* YOUR OBJECTIVE
In the lines below, how many hold the word "body"? Answer only with the number.

>> Start

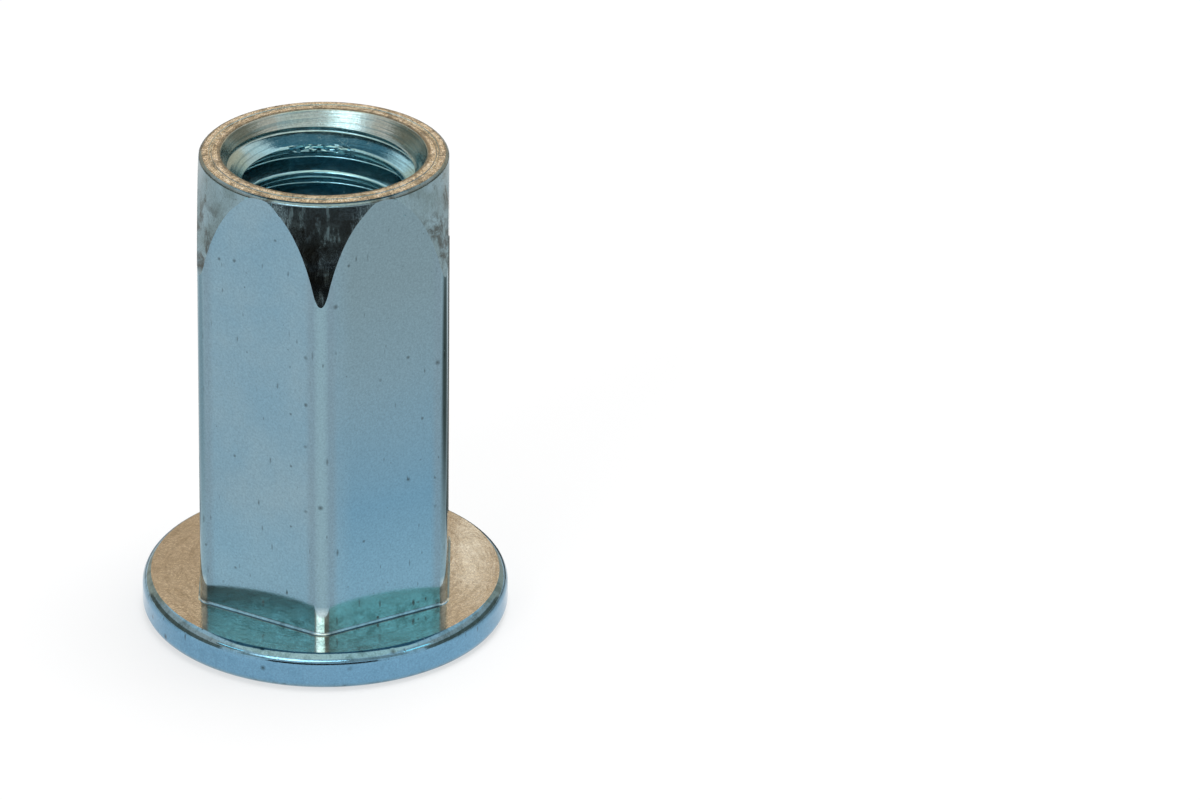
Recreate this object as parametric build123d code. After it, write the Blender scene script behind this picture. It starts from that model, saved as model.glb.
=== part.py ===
from build123d import *
import math
import os

# Hexagon-shank rivet nut, M10, with a flat flange: one cold-formed steel piece.
# Frame: origin on the axis, on the outer face of the flange; +Z runs up the shank to the tip.

# hexagon shank
across_flats = 13.0
shank_corner_radius = 0.8
overall_length = 26.55

# flange: upright edge that rolls over in a shoulder up to the flat seat, with a round below
flange_diameter = 19.4
flange_thickness = 2.05
flange_shoulder_width = 0.45
flange_shoulder_drop = 0.72
flange_lower_edge_radius = 0.55
root_fillet_radius = 0.15

# nose: the shank's corners fade into a slightly bulged cone that ends just inside the flats
nose_length = 5.45
nose_end_inset = 0.03
nose_bulge = 0.1
tip_edge_radius = 0.27

# crush zone: counterbore from the flange face, with a thin wall behind the flats
crush_wall = 0.6
counterbore_depth = 9.3
mouth_chamfer = 0.2

# thread, bored to its crests; the turns are not cut here
thread_diameter = 10.0
thread_pitch = 1.5

# step between the counterbore and the thread, just inside the thread's full diameter
relief_inset = 0.1
relief_length = 1.3
lead_in_half_angle = 45.0

# countersink at the tip, just outside the thread's full diameter
countersink_overhang = 0.38
countersink_half_angle = 27.0

# derived sizes
flat_distance = across_flats / 2
corner_reach = (flat_distance - shank_corner_radius) / math.cos(math.radians(30)) + shank_corner_radius
counterbore_radius = flat_distance - crush_wall
thread_radius = (thread_diameter - thread_pitch) / 2
relief_radius = thread_diameter / 2 - relief_inset
relief_end = counterbore_depth + relief_length
thread_start = relief_end + (relief_radius - thread_radius) / math.tan(math.radians(lead_in_half_angle))
countersink_radius = thread_diameter / 2 + countersink_overhang
countersink_depth = (countersink_radius - thread_radius) / math.tan(math.radians(countersink_half_angle))
thread_end = overall_length - countersink_depth

# the shoulder is an arc that leaves the upright edge smoothly and meets the seat in a crease
seat_edge = Vector(flange_diameter / 2 - flange_shoulder_width, flange_thickness)
shoulder_foot = Vector(flange_diameter / 2, flange_thickness - flange_shoulder_drop)

# the nose line runs from the tip down to where the rounded corners reach their full size
nose_top = Vector(flat_distance - nose_end_inset, overall_length)
nose_base = Vector(corner_reach, overall_length - nose_length)
nose_chord = nose_top - nose_base
nose_outward = Vector(nose_chord.Y, -nose_chord.X).normalized()
nose_middle = (nose_top + nose_base) * 0.5 + nose_outward * nose_bulge

with BuildPart() as rivet_nut:
    # hexagon prism with rounded corners, two of them on the Y axis
    with BuildSketch(Plane.XY) as shank_section:
        RegularPolygon(flat_distance, 6, major_radius=False, rotation=30)
        fillet(shank_section.vertices(), shank_corner_radius)
    extrude(amount=overall_length)

    # turned envelope: trims the corners to the nose and rounds the edge of the tip
    with BuildSketch(Plane.XZ) as nose_section:
        with BuildLine():
            nose_arc = ThreePointArc(nose_top, nose_middle, nose_base)
            run_out = Line(nose_base, nose_base + (nose_arc % 1) * nose_length / 2)
            clear_of_shank = run_out @ 1
            Polyline(clear_of_shank, (clear_of_shank.X, 0), (0, 0), (0, overall_length), nose_top)
        make_face()
        tip_corner = nose_section.vertices().sort_by_distance(nose_top)[0]
        fillet(tip_corner, tip_edge_radius)
    revolve(axis=Axis.Z, mode=Mode.INTERSECT)

    # flange, with its shoulder above and a rounded edge below
    with BuildSketch(Plane.XZ) as flange_section:
        with BuildLine():
            TangentArc(shoulder_foot, seat_edge, tangent=(0, 1))
            Polyline(seat_edge, (0, flange_thickness), (0, 0), (flange_diameter / 2, 0), shoulder_foot)
        make_face()
        lower_edge = flange_section.vertices().group_by(Axis.Y)[0].sort_by(Axis.X)[-1]
        fillet(lower_edge, flange_lower_edge_radius)
    revolve(axis=Axis.Z)

    # small fillet where the shank stands on the flange
    flange_seat = rivet_nut.faces().filter_by(Axis.Z).sort_by(Axis.Z)[1]
    fillet(flange_seat.inner_wires()[0].edges(), root_fillet_radius)

    # stepped bore: counterbore, relief, lead-in, thread bore and the countersink at the tip
    with BuildSketch(Plane.XZ):
        with BuildLine():
            Polyline(
                (0, 0),
                (counterbore_radius, 0),
                (counterbore_radius, counterbore_depth),
                (relief_radius, counterbore_depth),
                (relief_radius, relief_end),
                (thread_radius, thread_start),
                (thread_radius, thread_end),
                (countersink_radius, overall_length),
                (0, overall_length),
                close=True,
            )
        make_face()
    revolve(axis=Axis.Z, mode=Mode.SUBTRACT)

    # small chamfer round the mouth in the flange face
    outer_face = rivet_nut.faces().filter_by(Axis.Z).sort_by(Axis.Z)[0]
    chamfer(outer_face.inner_wires()[0].edges(), mouth_chamfer)

os.makedirs("parts", exist_ok=True)
export_step(rivet_nut.part, "parts/rivet_nut.step")
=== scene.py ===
import bpy
import math
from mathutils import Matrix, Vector


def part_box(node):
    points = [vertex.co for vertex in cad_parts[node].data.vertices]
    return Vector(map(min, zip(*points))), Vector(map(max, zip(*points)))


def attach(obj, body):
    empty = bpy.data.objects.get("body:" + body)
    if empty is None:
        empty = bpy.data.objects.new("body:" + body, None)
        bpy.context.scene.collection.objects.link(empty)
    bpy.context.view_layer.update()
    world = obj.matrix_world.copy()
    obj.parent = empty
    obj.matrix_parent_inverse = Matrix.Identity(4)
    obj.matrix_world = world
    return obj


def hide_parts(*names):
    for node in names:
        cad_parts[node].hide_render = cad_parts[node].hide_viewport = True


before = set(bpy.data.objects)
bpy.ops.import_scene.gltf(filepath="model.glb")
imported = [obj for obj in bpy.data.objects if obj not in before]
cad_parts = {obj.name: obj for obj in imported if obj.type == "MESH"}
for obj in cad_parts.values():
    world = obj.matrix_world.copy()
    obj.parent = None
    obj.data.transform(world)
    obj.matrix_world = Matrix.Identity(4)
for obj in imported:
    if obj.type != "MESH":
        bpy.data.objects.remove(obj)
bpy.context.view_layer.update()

nutLow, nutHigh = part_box("rivet_nut")
print("frame loaded")

# The nut is modelled with one unit as one millimetre and brought down to metres at the end.
mm = 1000.0
past = 1.0        # how far a cutting solid runs on past what it cuts
near = 0.01       # closer than this counts as equal
weld = 0.0005


def clearSelection():
    if bpy.context.object and bpy.context.object.mode != "OBJECT":
        bpy.ops.object.mode_set(mode="OBJECT")
    bpy.ops.object.select_all(action="DESELECT")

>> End

* TASK RESULT
3